**PROBLEM DETAILS:** In the listing that follows, locate the line containing "support_casting();" and the line containing "if empty is". Retype exactly those two lines and every line between them, and nothing more.

**DATA LINES:**
--
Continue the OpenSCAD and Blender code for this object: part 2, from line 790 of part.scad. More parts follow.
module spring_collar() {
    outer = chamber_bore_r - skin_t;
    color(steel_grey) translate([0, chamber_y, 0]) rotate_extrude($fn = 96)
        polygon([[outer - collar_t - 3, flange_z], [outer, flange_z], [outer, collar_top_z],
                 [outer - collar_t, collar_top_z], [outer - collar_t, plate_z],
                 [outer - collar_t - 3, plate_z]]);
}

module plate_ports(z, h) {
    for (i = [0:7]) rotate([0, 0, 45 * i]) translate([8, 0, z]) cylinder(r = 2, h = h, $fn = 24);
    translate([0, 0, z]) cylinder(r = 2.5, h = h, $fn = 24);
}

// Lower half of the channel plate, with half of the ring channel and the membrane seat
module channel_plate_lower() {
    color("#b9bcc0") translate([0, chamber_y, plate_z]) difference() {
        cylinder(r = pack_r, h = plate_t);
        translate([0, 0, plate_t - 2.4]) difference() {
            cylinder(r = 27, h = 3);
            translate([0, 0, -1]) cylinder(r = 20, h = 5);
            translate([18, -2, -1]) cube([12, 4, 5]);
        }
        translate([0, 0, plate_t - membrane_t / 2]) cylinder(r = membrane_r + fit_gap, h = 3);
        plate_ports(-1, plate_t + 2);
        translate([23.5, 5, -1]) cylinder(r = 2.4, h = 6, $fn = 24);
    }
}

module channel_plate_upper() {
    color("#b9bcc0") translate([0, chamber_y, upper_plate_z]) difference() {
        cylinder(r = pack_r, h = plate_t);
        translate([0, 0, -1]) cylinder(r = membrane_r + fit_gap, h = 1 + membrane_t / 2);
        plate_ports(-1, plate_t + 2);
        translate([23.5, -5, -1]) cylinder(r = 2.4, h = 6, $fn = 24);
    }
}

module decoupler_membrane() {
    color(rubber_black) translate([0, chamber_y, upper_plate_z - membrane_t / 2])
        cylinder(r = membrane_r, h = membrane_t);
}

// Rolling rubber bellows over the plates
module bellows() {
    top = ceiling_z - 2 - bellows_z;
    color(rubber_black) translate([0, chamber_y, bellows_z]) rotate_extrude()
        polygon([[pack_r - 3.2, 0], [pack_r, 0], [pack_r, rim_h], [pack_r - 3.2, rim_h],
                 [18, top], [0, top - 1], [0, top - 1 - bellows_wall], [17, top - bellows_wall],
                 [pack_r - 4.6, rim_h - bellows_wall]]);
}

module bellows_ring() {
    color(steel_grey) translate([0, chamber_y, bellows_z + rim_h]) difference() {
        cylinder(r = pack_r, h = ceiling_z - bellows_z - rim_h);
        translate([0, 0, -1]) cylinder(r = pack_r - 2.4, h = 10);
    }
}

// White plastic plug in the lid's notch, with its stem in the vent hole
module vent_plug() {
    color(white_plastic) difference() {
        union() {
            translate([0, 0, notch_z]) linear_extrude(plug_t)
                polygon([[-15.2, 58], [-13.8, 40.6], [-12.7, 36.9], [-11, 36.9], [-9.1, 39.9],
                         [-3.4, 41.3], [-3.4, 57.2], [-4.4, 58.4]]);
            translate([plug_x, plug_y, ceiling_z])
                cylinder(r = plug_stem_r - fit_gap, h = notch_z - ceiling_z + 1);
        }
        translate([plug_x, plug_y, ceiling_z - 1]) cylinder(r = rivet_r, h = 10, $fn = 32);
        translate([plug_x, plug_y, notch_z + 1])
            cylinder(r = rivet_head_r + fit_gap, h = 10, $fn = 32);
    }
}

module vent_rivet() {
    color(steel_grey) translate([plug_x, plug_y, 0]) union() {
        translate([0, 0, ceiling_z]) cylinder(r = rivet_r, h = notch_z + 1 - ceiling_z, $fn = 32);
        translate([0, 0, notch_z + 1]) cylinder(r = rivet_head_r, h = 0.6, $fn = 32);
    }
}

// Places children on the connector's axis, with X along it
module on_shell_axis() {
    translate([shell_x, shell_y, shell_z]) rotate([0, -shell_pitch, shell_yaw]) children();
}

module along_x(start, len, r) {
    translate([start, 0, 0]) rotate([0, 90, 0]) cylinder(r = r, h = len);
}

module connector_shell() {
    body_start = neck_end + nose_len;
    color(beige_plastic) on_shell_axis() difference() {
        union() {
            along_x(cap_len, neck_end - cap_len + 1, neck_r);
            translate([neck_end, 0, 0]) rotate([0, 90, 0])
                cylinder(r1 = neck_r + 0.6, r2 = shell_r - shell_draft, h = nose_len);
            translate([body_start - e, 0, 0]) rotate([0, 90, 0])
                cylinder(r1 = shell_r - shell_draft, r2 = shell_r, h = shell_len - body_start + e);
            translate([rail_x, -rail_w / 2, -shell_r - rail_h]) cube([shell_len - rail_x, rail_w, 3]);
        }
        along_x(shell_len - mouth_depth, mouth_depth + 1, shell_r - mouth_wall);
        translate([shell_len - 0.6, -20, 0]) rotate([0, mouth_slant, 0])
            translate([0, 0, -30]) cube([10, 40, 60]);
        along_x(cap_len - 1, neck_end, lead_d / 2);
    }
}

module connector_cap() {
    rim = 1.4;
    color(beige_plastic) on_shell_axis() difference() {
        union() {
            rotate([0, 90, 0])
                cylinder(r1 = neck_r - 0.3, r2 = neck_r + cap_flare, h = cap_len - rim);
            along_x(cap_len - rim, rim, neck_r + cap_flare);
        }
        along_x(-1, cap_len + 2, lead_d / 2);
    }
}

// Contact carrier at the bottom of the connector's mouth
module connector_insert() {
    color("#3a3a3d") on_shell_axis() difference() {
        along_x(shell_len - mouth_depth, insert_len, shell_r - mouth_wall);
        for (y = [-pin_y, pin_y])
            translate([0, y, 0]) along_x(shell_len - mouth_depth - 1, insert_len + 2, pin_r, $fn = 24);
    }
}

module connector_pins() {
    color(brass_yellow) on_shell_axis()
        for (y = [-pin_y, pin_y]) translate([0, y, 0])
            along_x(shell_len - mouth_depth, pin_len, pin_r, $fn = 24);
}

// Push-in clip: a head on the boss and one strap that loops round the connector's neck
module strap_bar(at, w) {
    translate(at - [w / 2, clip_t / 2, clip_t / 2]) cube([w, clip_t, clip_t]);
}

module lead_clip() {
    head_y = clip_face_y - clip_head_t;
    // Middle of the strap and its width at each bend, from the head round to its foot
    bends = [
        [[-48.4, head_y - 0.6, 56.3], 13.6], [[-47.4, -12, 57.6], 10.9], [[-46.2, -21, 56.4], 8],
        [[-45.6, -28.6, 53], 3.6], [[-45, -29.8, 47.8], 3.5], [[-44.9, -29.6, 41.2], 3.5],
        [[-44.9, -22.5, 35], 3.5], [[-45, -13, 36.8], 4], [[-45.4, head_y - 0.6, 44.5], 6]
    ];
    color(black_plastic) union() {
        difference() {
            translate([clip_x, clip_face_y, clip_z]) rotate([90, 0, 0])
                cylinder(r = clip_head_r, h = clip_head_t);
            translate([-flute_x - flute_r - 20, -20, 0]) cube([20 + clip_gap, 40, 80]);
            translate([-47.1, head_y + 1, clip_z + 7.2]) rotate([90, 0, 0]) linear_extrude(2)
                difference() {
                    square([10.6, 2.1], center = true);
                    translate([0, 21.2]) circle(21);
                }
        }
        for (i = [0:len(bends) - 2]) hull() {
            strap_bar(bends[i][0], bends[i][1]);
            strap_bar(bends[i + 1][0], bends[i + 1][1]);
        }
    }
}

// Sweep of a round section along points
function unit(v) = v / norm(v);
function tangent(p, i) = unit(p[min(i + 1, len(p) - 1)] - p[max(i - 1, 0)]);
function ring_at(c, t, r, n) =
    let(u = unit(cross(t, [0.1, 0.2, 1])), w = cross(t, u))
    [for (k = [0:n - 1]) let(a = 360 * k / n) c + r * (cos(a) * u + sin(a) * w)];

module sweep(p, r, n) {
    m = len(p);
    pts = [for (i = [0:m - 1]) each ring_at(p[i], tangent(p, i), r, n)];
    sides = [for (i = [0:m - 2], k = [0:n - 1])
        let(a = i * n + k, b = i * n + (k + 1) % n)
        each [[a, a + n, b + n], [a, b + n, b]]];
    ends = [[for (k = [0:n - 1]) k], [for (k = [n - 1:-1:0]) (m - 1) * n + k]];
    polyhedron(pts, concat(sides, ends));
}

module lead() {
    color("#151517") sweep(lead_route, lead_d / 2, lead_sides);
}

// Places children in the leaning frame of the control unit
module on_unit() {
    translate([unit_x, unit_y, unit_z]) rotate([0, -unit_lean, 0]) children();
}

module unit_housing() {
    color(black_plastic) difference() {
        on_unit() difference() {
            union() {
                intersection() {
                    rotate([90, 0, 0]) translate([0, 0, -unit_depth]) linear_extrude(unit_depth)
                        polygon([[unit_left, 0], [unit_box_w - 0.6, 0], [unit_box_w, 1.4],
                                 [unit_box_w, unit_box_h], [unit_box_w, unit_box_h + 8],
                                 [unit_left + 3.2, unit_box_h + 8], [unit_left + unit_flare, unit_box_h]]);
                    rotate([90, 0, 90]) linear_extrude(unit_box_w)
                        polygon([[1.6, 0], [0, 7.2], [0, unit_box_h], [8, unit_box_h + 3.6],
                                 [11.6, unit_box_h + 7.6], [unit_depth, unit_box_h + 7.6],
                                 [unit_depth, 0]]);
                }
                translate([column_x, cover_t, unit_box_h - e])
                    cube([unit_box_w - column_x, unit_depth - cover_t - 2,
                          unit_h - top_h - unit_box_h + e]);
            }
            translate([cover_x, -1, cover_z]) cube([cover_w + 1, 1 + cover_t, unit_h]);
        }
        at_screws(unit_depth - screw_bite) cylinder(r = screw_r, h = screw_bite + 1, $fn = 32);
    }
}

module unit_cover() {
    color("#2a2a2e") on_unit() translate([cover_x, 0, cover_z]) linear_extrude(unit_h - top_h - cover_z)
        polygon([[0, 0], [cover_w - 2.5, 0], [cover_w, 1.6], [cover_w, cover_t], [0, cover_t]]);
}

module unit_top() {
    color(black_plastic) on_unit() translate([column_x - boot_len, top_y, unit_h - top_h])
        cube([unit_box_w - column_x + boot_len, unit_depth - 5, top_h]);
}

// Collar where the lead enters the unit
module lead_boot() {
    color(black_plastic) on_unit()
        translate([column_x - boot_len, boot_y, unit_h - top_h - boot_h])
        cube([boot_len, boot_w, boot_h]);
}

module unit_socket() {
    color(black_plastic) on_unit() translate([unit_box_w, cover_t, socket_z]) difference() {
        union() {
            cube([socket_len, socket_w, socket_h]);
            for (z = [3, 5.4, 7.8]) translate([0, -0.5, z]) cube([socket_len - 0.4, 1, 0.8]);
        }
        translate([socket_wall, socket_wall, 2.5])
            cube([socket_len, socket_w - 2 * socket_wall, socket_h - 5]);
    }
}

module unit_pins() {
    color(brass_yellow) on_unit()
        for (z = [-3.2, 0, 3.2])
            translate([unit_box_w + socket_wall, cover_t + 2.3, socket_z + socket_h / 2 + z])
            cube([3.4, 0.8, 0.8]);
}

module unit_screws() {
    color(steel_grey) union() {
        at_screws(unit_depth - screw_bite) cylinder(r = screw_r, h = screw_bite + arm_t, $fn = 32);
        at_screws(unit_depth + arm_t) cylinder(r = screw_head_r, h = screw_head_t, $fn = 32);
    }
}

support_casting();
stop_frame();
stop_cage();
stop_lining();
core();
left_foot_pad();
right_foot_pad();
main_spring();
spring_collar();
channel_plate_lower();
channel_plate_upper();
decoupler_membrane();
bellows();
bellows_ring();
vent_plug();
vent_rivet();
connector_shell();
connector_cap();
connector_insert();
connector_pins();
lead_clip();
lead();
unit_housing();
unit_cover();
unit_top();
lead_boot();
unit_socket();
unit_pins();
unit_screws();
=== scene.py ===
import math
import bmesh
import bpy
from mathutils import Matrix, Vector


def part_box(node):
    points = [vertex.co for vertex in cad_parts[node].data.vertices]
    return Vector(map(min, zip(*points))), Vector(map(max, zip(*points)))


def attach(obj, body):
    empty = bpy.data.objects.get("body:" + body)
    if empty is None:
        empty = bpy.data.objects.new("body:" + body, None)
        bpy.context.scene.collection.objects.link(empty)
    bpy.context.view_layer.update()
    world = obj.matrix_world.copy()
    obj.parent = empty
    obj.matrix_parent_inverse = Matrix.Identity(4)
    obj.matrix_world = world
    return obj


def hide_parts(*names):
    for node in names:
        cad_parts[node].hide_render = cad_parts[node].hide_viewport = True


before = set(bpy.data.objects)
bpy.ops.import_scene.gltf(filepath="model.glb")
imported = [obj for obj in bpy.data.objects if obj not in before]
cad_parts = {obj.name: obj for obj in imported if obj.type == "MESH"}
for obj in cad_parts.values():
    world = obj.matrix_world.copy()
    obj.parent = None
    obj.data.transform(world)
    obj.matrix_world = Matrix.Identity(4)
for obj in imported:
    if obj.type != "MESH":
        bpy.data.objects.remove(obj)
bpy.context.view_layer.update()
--
**RESPONSE BELOW:**
support_casting();
stop_frame();
stop_cage();
stop_lining();
core();
left_foot_pad();
right_foot_pad();
main_spring();
spring_collar();
channel_plate_lower();
channel_plate_upper();
decoupler_membrane();
bellows();
bellows_ring();
vent_plug();
vent_rivet();
connector_shell();
connector_cap();
connector_insert();
connector_pins();
lead_clip();
lead();
unit_housing();
unit_cover();
unit_top();
lead_boot();
unit_socket();
unit_pins();
unit_screws();
=== scene.py ===
import math
import bmesh
import bpy
from mathutils import Matrix, Vector


def part_box(node):
    points = [vertex.co for vertex in cad_parts[node].data.vertices]
    return Vector(map(min, zip(*points))), Vector(map(max, zip(*points)))


def attach(obj, body):
    empty = bpy.data.objects.get("body:" + body)
    if empty is None:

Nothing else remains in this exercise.